Regulators in New Brunswick have issued permanent cease trade orders and market bans against two companies and two men that, they say, appear to be part of a boiler room operation.
The orders were issued following two hearings both heard before the provinces’ Financial and Consumer Services Tribunal on Oct. 21, 2014.
The regulators issued the orders against London, UK-based Sachs International S.A. and Charles King, a purported senior adviser with Sachs; and, Costa Rica-based Stratus Financial Group International, and Ken Powers, a representative of Stratus.

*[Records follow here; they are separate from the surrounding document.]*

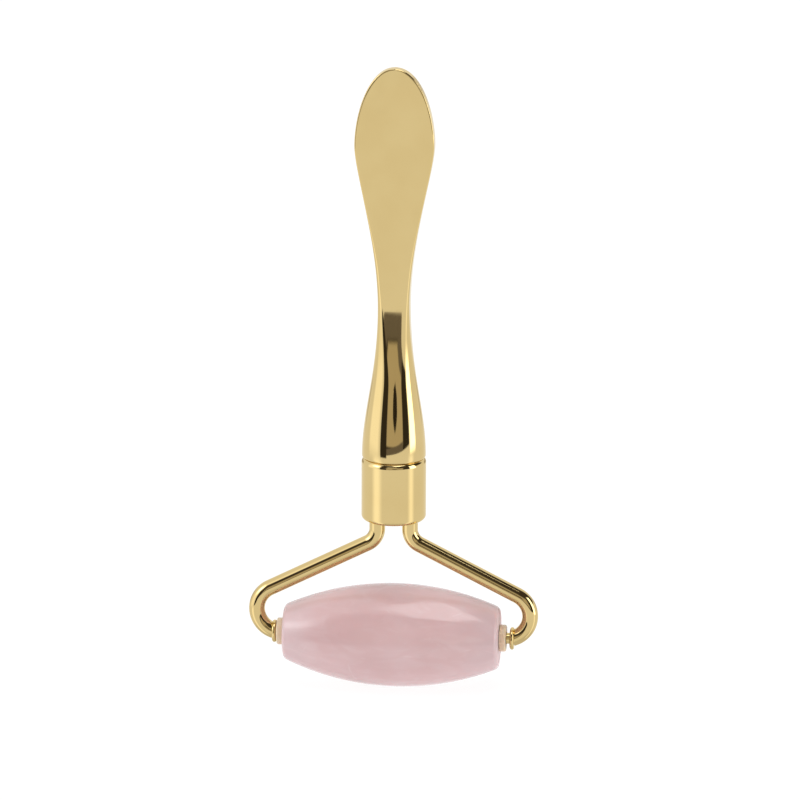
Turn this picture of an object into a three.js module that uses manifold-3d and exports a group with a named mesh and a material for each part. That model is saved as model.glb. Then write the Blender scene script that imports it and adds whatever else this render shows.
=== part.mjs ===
// A small face roller: a spatula handle, a collar, two wire arms and a stone roller on plastic bushes.
// Millimetres. +Z runs up the handle, X along the roller's axis, Y through the spatula's thickness.
// The origin is under the handle's axis, at the height of the stone's lowest point.
import * as THREE from 'three';
import { mergeVertices } from 'three/addons/utils/BufferGeometryUtils.js';
import Module from 'manifold-3d';

const wasm = await Module();
wasm.setup();

// ---------------------------------------------------------------- driving dimensions

const TOTAL_HEIGHT = 120;
const FORK_WIDTH = 55;

// Stone: a barrel whose side is one arc, widest a little to the right of its middle.
const STONE_RADIUS = 9.8;
const STONE_LENGTH = 40.95;
const STONE_ARC_RADIUS = 50.5;
const STONE_BELLY_X = 0.8;
const STONE_FILLET_LEFT = 1.2;
const STONE_FILLET_RIGHT = 1.1;
const STONE_BORE_RADIUS = 1.9;
const AXIS_HEIGHT = STONE_RADIUS;

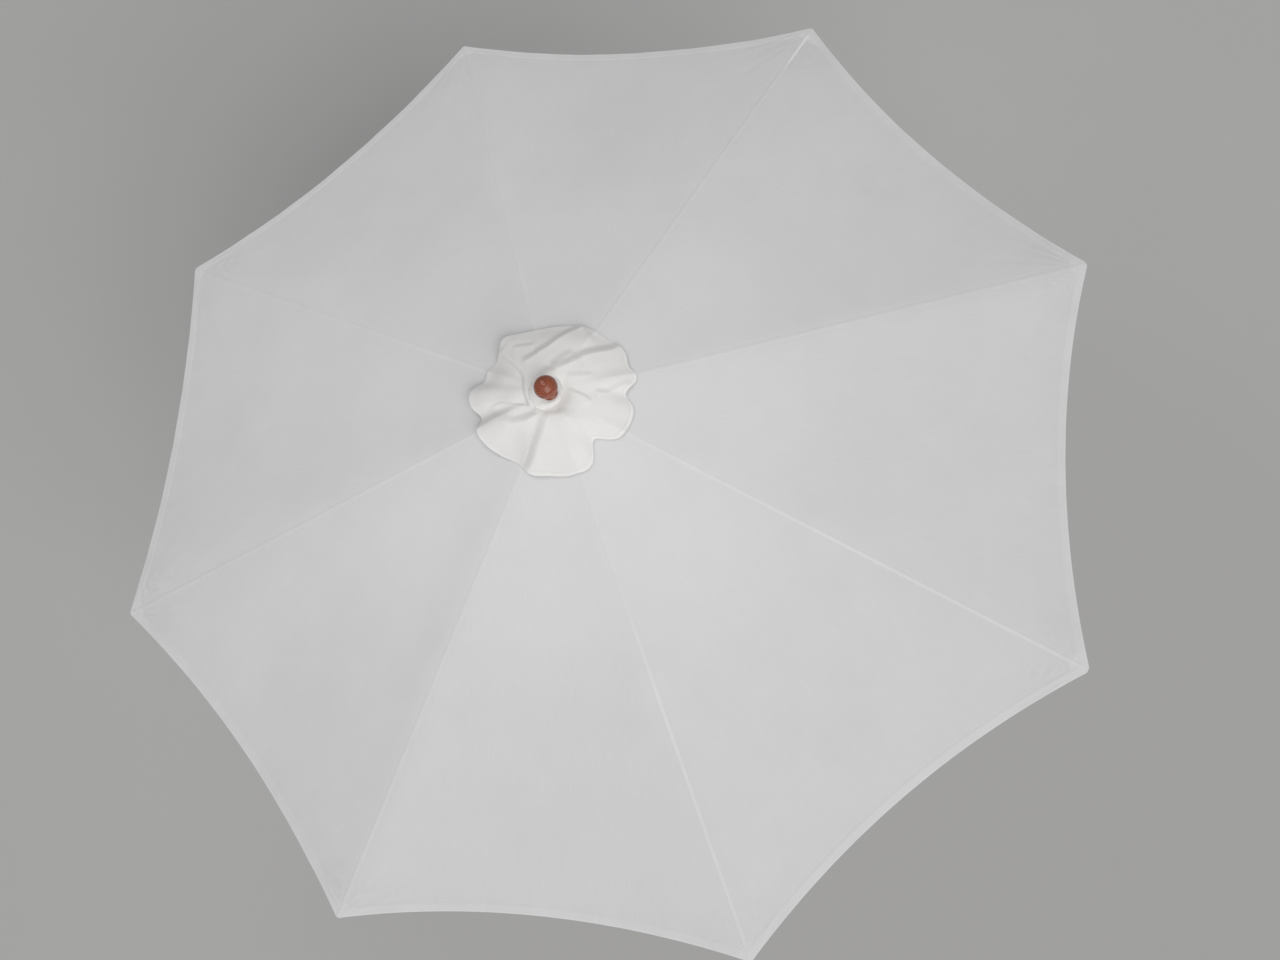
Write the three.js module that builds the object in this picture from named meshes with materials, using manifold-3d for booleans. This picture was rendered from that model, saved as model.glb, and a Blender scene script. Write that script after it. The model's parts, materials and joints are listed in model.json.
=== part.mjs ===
// Wooden market umbrella, open: a two-piece pole, a slotted top hub with eight ribs, a sliding
// runner with eight struts, an eight-panel canopy with a wind vent, a gathered vent cap and a
// turned finial. Millimetres, +Z up, origin at the centre of the pole's foot, rib 1 along +X.

import * as THREE from 'three';
import { mergeVertices } from 'three/addons/utils/BufferGeometryUtils.js';
import Module from 'manifold-3d';

const wasm = await Module();
wasm.setup();

// ---- Driving dimensions ----
const RIB_COUNT = 8;
const RIM_RADIUS = 1350; // pole axis to a canopy corner
const CROWN_RISE = 386; // canopy corner up to the point where the panels' planes meet
const CROWN_Z = 2360;
const EDGE_HOLLOW = 50; // how far a free edge curves in from the straight line between corners
const PANEL_SAG = 14; // how far a panel hangs below its flat plane at its middle

const CLOTH = 2;
const SHEET_HAIR = 0.0004; // radians left free at each side of a sheet
const REST_GAP = 1.9; // crease of the cloth to the middle of the rib under it
const FIT_GAP = 0.3; // faces that touch on the real object

const POLE_RADIUS = 19;
const POLE_CHAMFER = 2;
const POLE_SPLIT_Z = 800;
const FERRULE_BORE = POLE_RADIUS + FIT_GAP;
const FERRULE_RADIUS = 21.5;
const FERRULE_BOTTOM = 730;
const FERRULE_TOP = 870;

const RIB_WIDTH = 16;
const RIB_DEPTH = 24;
const RIB_TIP_DEPTH = 15;
const RIB_TAPER = 90;
const RIB_TIP_ROUND = 3;
const RIB_END_GAP = 14; // end of the rib to the canopy's corner
const STRUT_WIDTH = 14;
const STRUT_DEPTH = 20;
const STRUT_LENGTH = 750; // pivot to pivot
const BRACKET_ALONG = 620; // hub pivot to strut pivot, along the rib
const BRACKET_DROP = 26; // strut pivot below the rib's middle line
const BRACKET_PLATE = 1.5;
const BRACKET_HALF = 16;
const BRACKET_EAR_RADIUS = 8;
const BRACKET_RISE = 5; // how far the ears reach above the rib's middle line
const PIN_RADIUS = 2.5;
const PIN_PROUD = 1.5;

const HUB_RADIUS = 60;
const HUB_PIVOT_RADIUS = 45;
const HUB_ABOVE = 20;
const HUB_BELOW = 26;
const HUB_SLOT_INNER = 30;
const RUNNER_RADIUS = 54;
const RUNNER_PIVOT_RADIUS = 40;
const RUNNER_ABOVE = 18;
const RUNNER_BELOW = 30;
const RUNNER_NECK_RADIUS = 28;
const RUNNER_SLEEVE = 26; // height of the neck below the runner's slotted part
const RUNNER_SLOT_INNER = 27;
const RUNNER_BORE = POLE_RADIUS + 0.8; // a free slide on the pole
const WIRE_RADIUS = 1.5;
const WIRE_HOLE = 2.8;
const GROOVE_HALF = 2.2;
const SLOT_SIDE = 0.7;
const SLOT_OVERRUN = 10; // how far a slot's cutter runs past the drum
const DRUM_CHAMFER = 4;

const STUD_RADIUS = 5;
const STUD_IN_POLE = 50;
const STUD_IN_FINIAL = 30;
const PLATE = 3; // the hub cap and the vent cap's centre are both this thick
const HUB_CAP_RADIUS = 56;
const CAP_CENTRE_RADIUS = 60;
const COLLAR_RADIUS = 43;
const COLLAR_HEIGHT = 12;
const FINIAL_RADIUS = 28.5;
const FINIAL_HEIGHT = 74;
const FINIAL_BALL_HALF = 27; // half the height of its flattened ball
const FINIAL_FOOT_RADIUS = 19;
const FINIAL_BUTTON_RADIUS = 8;
const FINIAL_BUTTON = 5; // height of the button

const VENT_RADIUS = 130; // opening in the canopy, under the vent cap
const CAP_INNER = 61;
const CAP_RADIUS = 196;
const CAP_INNER_Z = 2353;
const CAP_OUTER_Z = 2322;

const SCREW_RADIUS = 3;
const SCREW_KNOB_RADIUS = 10;
const SCREW_KNOB_LENGTH = 12;
const SCREW_SHANK = 12; // pole to the knob's near face
const SCREW_TURN = -0.375 * Math.PI; // azimuth of the clamp screw, midway between two ribs

// ---- Worked-out positions ----
const STEP = (2 * Math.PI) / RIB_COUNT;
const HALF = STEP / 2;
const FALL = CROWN_RISE / RIM_RADIUS;
const SLOPE = Math.atan(FALL);
const PANEL_FALL = FALL / Math.cos(HALF);
const RIB_BELOW = (CLOTH + REST_GAP + RIB_DEPTH / 2) / Math.cos(SLOPE);
const HUB_PIVOT_Z = CROWN_Z - HUB_PIVOT_RADIUS * FALL - RIB_BELOW;
const HUB_TOP = HUB_PIVOT_Z + HUB_ABOVE;
const RIB_LENGTH = (RIM_RADIUS - RIB_END_GAP - HUB_PIVOT_RADIUS) / Math.cos(SLOPE);
const STRUT_TOP_RADIUS =
  HUB_PIVOT_RADIUS + BRACKET_ALONG * Math.cos(SLOPE) - BRACKET_DROP * Math.sin(SLOPE);
const STRUT_TOP_Z =
  HUB_PIVOT_Z - BRACKET_ALONG * Math.sin(SLOPE) - BRACKET_DROP * Math.cos(SLOPE);
const STRUT_ANGLE = Math.acos((STRUT_TOP_RADIUS - RUNNER_PIVOT_RADIUS) / STRUT_LENGTH);
const RUNNER_Z = STRUT_TOP_Z - STRUT_LENGTH * Math.sin(STRUT_ANGLE);
const SCREW_Z = RUNNER_Z - RUNNER_BELOW - RUNNER_SLEEVE / 2;

// ---- Materials ----
const material = (color, roughness, metalness) =>
  new THREE.MeshStandardMaterial({ color, roughness, metalness });
const WOOD = () => material(0xa9744a, 0.5, 0);
const DARK_WOOD = () => material(0x8c4b37, 0.4, 0);
const CLOTH_WHITE = () => material(0xd4d3d3, 0.9, 0);
const CAP_WHITE = () => material(0xe1e0db, 0.9, 0);
const BRASS = () => material(0xb5904a, 0.35, 1);
const STEEL = () => material(0xa8a9ab, 0.35, 1);

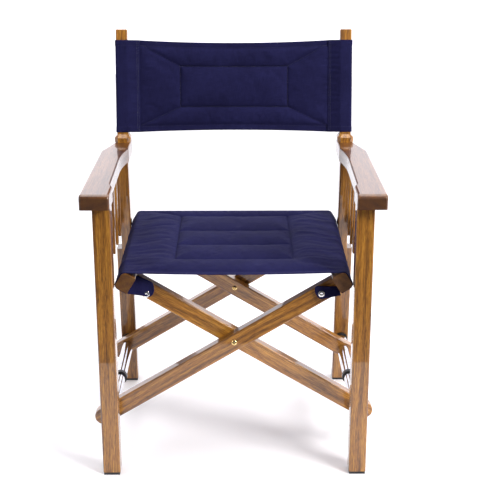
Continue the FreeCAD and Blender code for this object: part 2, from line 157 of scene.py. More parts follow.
def place_mesh(name, made, material):
    """Smooth-shade a mesh, give it its material and put it in the scene."""
    made.polygons.foreach_set("use_smooth", [True] * len(made.polygons))
    made.materials.append(material)
    made.update()
    obj = bpy.data.objects.new(name, made)
    bpy.context.scene.collection.objects.link(obj)
    return obj


# ---- node helpers -------------------------------------------------------------------------------
class Shader:
    """Small helper to build one material's nodes."""

    def __init__(self, name):
        self.material = bpy.data.materials.new(name)
        self.material.use_nodes = True
        self.tree = self.material.node_tree
        self.bsdf = self.tree.nodes["Principled BSDF"]
        self.coord = self.tree.nodes.new("ShaderNodeTexCoord")

    def node(self, kind, **settings):
        made = self.tree.nodes.new(kind)
        for key, value in settings.items():
            setattr(made, key, value)
        return made

    def link(self, source, target):
        self.tree.links.new(source, target)

    def shine(self, **sockets):
        """Constants on the shader's own sockets, by name with spaces as underscores."""
        for key, value in sockets.items():
            self.bsdf.inputs[key.replace("_", " ")].default_value = value

    def mapped(self, vector, rotation=(0, 0, 0), scale=(1, 1, 1), location=(0, 0, 0)):
        made = self.node("ShaderNodeMapping")
        made.inputs["Rotation"].default_value = rotation
        made.inputs["Scale"].default_value = scale
        made.inputs["Location"].default_value = location
        self.link(vector, made.inputs["Vector"])
        return made.outputs["Vector"]

    def noise(self, vector, scale, detail=2.0, rough=0.5):
        made = self.node("ShaderNodeTexNoise")
        made.inputs["Scale"].default_value = scale
        made.inputs["Detail"].default_value = detail
        made.inputs["Roughness"].default_value = rough
        self.link(vector, made.inputs["Vector"])
        return made.outputs["Fac"]

    def math(self, operation, a, b=0.0, clamp=False):
        made = self.node("ShaderNodeMath", operation=operation, use_clamp=clamp)
        for socket, value in zip(made.inputs, (a, b)):
            if hasattr(value, "is_linked"):
                self.link(value, socket)
            else:
                socket.default_value = value
        return made.outputs[0]

    def ramp(self, factor, stops):
        made = self.node("ShaderNodeValToRGB")
        elements = made.color_ramp.elements
        while len(elements) < len(stops):
            elements.new(0.5)
        for element, (place, colour) in zip(elements, stops):
            element.position = place
            element.color = (*colour, 1)
        self.link(factor, made.inputs["Fac"])
        return made.outputs["Color"]

    def mix(self, factor, under, over):
        """Lay a plain colour over a linked one, by a linked factor."""
        made = self.node("ShaderNodeMix", data_type="RGBA")
        self.link(factor, made.inputs[0])
        self.link(under, made.inputs[6])
        made.inputs[7].default_value = (*over, 1)
        return made.outputs[2]

    def bump(self, height, distance, strength=1.0):
        """Relief on the shader's normal, where a height of 1 is this distance in metres."""
        made = self.node("ShaderNodeBump")
        made.inputs["Distance"].default_value = distance
        made.inputs["Strength"].default_value = strength
        self.link(height, made.inputs["Height"])
        self.link(made.outputs["Normal"], self.bsdf.inputs["Normal"])


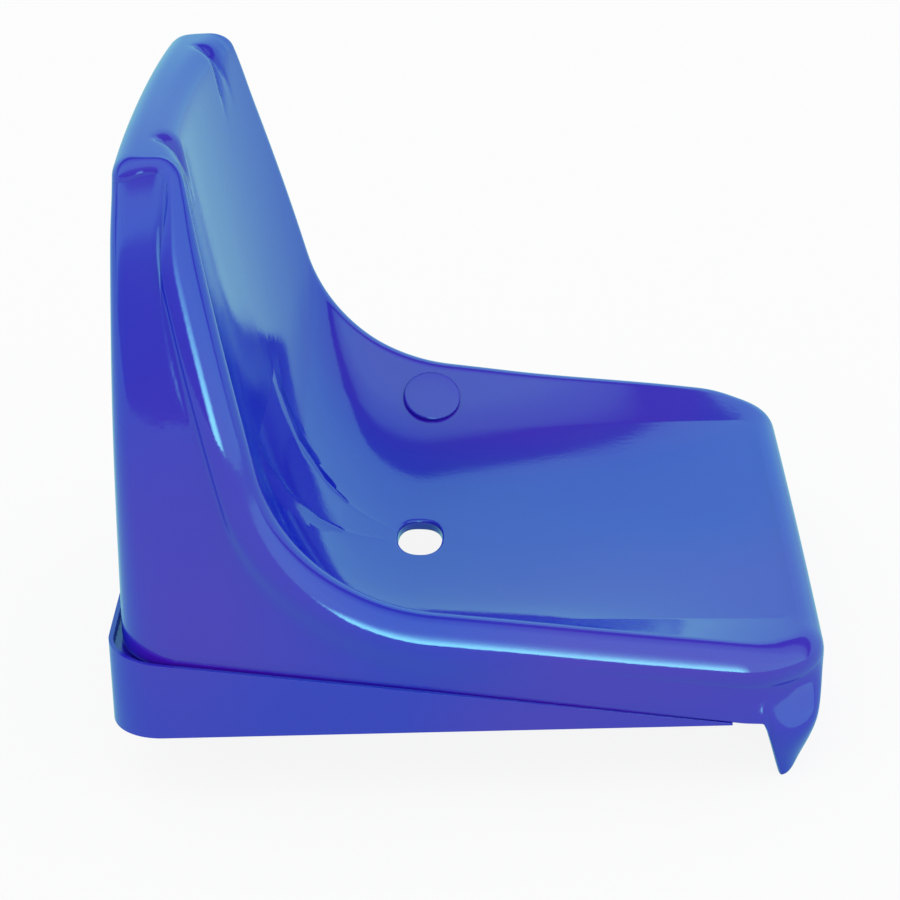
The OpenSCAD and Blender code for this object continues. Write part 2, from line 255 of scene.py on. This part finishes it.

The FCNB says that the tribunal found in both cases that none of the respondents are registered to sell investments in New Brunswick. “The panel found that the respondents appear to be a boiler room,” it said, noting that the cease-trade order may help protect investors from suffering losses.
The regulator reports that it investigated the respondents after receiving complaints from two investors who were cold-called. It says that King contacted one of the investors on behalf of Sachs International about investing in gasoline/fuel futures; and the other was contacted by Powers, on behalf of Stratus Financial Group, about investing in heating oil contracts.
“Being an informed investor is the best defense against investment fraud,” said Jake van der Laan, director of the FCNB’s enforcement division. “Before sending money, particularly out of country, it’s important to check registration of the person selling investments and ask questions. If an investment seems too good to be true, it usually is.”